**PROBLEM DESCRIPTION**
Set down the material once more, exactly as it appears.
################
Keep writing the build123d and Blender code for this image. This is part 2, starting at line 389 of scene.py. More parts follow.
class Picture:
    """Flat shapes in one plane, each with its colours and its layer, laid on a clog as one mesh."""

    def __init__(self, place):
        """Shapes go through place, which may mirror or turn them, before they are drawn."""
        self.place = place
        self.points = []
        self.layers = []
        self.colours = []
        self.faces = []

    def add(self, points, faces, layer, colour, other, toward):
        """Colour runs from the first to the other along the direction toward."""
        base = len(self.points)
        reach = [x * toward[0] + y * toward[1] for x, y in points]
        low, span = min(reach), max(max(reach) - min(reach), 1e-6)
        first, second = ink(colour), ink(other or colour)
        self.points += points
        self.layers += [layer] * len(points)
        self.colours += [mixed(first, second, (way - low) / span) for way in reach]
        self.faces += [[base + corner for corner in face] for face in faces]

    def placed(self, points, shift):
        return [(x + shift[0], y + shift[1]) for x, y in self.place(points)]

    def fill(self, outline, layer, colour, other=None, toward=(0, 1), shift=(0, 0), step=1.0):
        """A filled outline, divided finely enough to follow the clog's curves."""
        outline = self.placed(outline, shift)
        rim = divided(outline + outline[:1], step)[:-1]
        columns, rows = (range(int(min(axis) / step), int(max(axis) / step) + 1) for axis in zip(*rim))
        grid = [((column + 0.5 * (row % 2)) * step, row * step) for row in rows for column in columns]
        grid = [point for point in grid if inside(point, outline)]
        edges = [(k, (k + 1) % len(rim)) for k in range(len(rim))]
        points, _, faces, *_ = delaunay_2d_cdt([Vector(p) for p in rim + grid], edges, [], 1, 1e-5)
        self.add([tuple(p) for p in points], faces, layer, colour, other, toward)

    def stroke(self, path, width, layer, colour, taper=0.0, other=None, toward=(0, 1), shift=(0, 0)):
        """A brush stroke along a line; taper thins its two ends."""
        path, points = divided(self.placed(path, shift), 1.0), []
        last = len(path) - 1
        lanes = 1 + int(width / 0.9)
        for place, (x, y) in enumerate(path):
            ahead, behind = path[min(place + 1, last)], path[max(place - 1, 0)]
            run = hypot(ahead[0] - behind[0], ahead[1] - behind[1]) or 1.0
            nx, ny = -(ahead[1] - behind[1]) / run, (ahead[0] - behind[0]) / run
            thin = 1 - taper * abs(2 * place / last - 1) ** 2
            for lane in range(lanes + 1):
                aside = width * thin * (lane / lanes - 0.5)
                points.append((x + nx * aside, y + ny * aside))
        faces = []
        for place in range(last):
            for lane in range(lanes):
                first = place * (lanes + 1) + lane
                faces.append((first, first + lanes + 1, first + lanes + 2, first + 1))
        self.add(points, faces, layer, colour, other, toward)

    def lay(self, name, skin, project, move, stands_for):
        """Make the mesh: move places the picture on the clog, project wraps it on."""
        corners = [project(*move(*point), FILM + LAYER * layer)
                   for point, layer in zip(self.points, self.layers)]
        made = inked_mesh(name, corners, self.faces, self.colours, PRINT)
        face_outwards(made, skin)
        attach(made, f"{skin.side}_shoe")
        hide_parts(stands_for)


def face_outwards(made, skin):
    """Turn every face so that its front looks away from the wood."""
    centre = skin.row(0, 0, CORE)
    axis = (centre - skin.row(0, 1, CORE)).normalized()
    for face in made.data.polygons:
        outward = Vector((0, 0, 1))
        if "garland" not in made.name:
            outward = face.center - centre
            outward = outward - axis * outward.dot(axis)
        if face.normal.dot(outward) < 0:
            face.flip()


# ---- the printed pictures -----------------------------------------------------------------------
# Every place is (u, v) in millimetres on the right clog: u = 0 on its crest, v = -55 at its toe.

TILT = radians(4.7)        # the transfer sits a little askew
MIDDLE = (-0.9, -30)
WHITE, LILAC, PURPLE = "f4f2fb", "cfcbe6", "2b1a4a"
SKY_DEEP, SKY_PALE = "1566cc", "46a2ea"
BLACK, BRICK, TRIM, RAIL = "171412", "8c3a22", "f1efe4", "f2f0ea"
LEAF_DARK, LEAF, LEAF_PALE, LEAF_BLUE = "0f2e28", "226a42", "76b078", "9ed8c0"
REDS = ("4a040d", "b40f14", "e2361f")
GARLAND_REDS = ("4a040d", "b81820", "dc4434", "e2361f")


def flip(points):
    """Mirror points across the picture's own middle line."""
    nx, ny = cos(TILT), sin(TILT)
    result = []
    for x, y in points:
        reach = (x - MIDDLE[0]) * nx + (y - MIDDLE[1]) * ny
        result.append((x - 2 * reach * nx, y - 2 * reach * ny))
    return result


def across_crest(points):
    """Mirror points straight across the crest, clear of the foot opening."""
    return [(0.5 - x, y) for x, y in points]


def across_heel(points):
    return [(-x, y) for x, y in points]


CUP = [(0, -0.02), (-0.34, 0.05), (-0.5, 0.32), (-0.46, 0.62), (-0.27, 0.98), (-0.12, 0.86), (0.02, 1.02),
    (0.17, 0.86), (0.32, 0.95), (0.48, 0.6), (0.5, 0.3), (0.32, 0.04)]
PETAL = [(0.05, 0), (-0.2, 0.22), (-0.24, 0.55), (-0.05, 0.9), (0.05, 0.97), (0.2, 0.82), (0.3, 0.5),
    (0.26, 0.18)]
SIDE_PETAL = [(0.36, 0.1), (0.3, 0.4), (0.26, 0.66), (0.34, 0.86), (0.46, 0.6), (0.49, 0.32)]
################
**THE SOLUTION**
Keep writing the build123d and Blender code for this image. This is part 2, starting at line 389 of scene.py. More parts follow.
class Picture:
    """Flat shapes in one plane, each with its colours and its layer, laid on a clog as one mesh."""

    def __init__(self, place):
        """Shapes go through place, which may mirror or turn them, before they are drawn."""
        self.place = place
        self.points = []
        self.layers = []
        self.colours = []
        self.faces = []

    def add(self, points, faces, layer, colour, other, toward):
        """Colour runs from the first to the other along the direction toward."""
        base = len(self.points)
        reach = [x * toward[0] + y * toward[1] for x, y in points]
        low, span = min(reach), max(max(reach) - min(reach), 1e-6)
        first, second = ink(colour), ink(other or colour)
        self.points += points
        self.layers += [layer] * len(points)
        self.colours += [mixed(first, second, (way - low) / span) for way in reach]
        self.faces += [[base + corner for corner in face] for face in faces]

    def placed(self, points, shift):
        return [(x + shift[0], y + shift[1]) for x, y in self.place(points)]

    def fill(self, outline, layer, colour, other=None, toward=(0, 1), shift=(0, 0), step=1.0):
        """A filled outline, divided finely enough to follow the clog's curves."""
        outline = self.placed(outline, shift)
        rim = divided(outline + outline[:1], step)[:-1]
        columns, rows = (range(int(min(axis) / step), int(max(axis) / step) + 1) for axis in zip(*rim))
        grid = [((column + 0.5 * (row % 2)) * step, row * step) for row in rows for column in columns]
        grid = [point for point in grid if inside(point, outline)]
        edges = [(k, (k + 1) % len(rim)) for k in range(len(rim))]
        points, _, faces, *_ = delaunay_2d_cdt([Vector(p) for p in rim + grid], edges, [], 1, 1e-5)
        self.add([tuple(p) for p in points], faces, layer, colour, other, toward)

    def stroke(self, path, width, layer, colour, taper=0.0, other=None, toward=(0, 1), shift=(0, 0)):
        """A brush stroke along a line; taper thins its two ends."""
        path, points = divided(self.placed(path, shift), 1.0), []
        last = len(path) - 1
        lanes = 1 + int(width / 0.9)
        for place, (x, y) in enumerate(path):
            ahead, behind = path[min(place + 1, last)], path[max(place - 1, 0)]
            run = hypot(ahead[0] - behind[0], ahead[1] - behind[1]) or 1.0
            nx, ny = -(ahead[1] - behind[1]) / run, (ahead[0] - behind[0]) / run
            thin = 1 - taper * abs(2 * place / last - 1) ** 2
            for lane in range(lanes + 1):
                aside = width * thin * (lane / lanes - 0.5)
                points.append((x + nx * aside, y + ny * aside))
        faces = []
        for place in range(last):
            for lane in range(lanes):
                first = place * (lanes + 1) + lane
                faces.append((first, first + lanes + 1, first + lanes + 2, first + 1))
        self.add(points, faces, layer, colour, other, toward)

    def lay(self, name, skin, project, move, stands_for):
        """Make the mesh: move places the picture on the clog, project wraps it on."""
        corners = [project(*move(*point), FILM + LAYER * layer)
                   for point, layer in zip(self.points, self.layers)]
        made = inked_mesh(name, corners, self.faces, self.colours, PRINT)
        face_outwards(made, skin)
        attach(made, f"{skin.side}_shoe")
        hide_parts(stands_for)


def face_outwards(made, skin):
    """Turn every face so that its front looks away from the wood."""
    centre = skin.row(0, 0, CORE)
    axis = (centre - skin.row(0, 1, CORE)).normalized()
    for face in made.data.polygons:
        outward = Vector((0, 0, 1))
        if "garland" not in made.name:
            outward = face.center - centre
            outward = outward - axis * outward.dot(axis)
        if face.normal.dot(outward) < 0:
            face.flip()


# ---- the printed pictures -----------------------------------------------------------------------
# Every place is (u, v) in millimetres on the right clog: u = 0 on its crest, v = -55 at its toe.

TILT = radians(4.7)        # the transfer sits a little askew
MIDDLE = (-0.9, -30)
WHITE, LILAC, PURPLE = "f4f2fb", "cfcbe6", "2b1a4a"
SKY_DEEP, SKY_PALE = "1566cc", "46a2ea"
BLACK, BRICK, TRIM, RAIL = "171412", "8c3a22", "f1efe4", "f2f0ea"
LEAF_DARK, LEAF, LEAF_PALE, LEAF_BLUE = "0f2e28", "226a42", "76b078", "9ed8c0"
REDS = ("4a040d", "b40f14", "e2361f")
GARLAND_REDS = ("4a040d", "b81820", "dc4434", "e2361f")


def flip(points):
    """Mirror points across the picture's own middle line."""
    nx, ny = cos(TILT), sin(TILT)
    result = []
    for x, y in points:
        reach = (x - MIDDLE[0]) * nx + (y - MIDDLE[1]) * ny
        result.append((x - 2 * reach * nx, y - 2 * reach * ny))
    return result


def across_crest(points):
    """Mirror points straight across the crest, clear of the foot opening."""
    return [(0.5 - x, y) for x, y in points]


def across_heel(points):
    return [(-x, y) for x, y in points]


CUP = [(0, -0.02), (-0.34, 0.05), (-0.5, 0.32), (-0.46, 0.62), (-0.27, 0.98), (-0.12, 0.86), (0.02, 1.02),
    (0.17, 0.86), (0.32, 0.95), (0.48, 0.6), (0.5, 0.3), (0.32, 0.04)]
PETAL = [(0.05, 0), (-0.2, 0.22), (-0.24, 0.55), (-0.05, 0.9), (0.05, 0.97), (0.2, 0.82), (0.3, 0.5),
    (0.26, 0.18)]
SIDE_PETAL = [(0.36, 0.1), (0.3, 0.4), (0.26, 0.66), (0.34, 0.86), (0.46, 0.6), (0.49, 0.32)]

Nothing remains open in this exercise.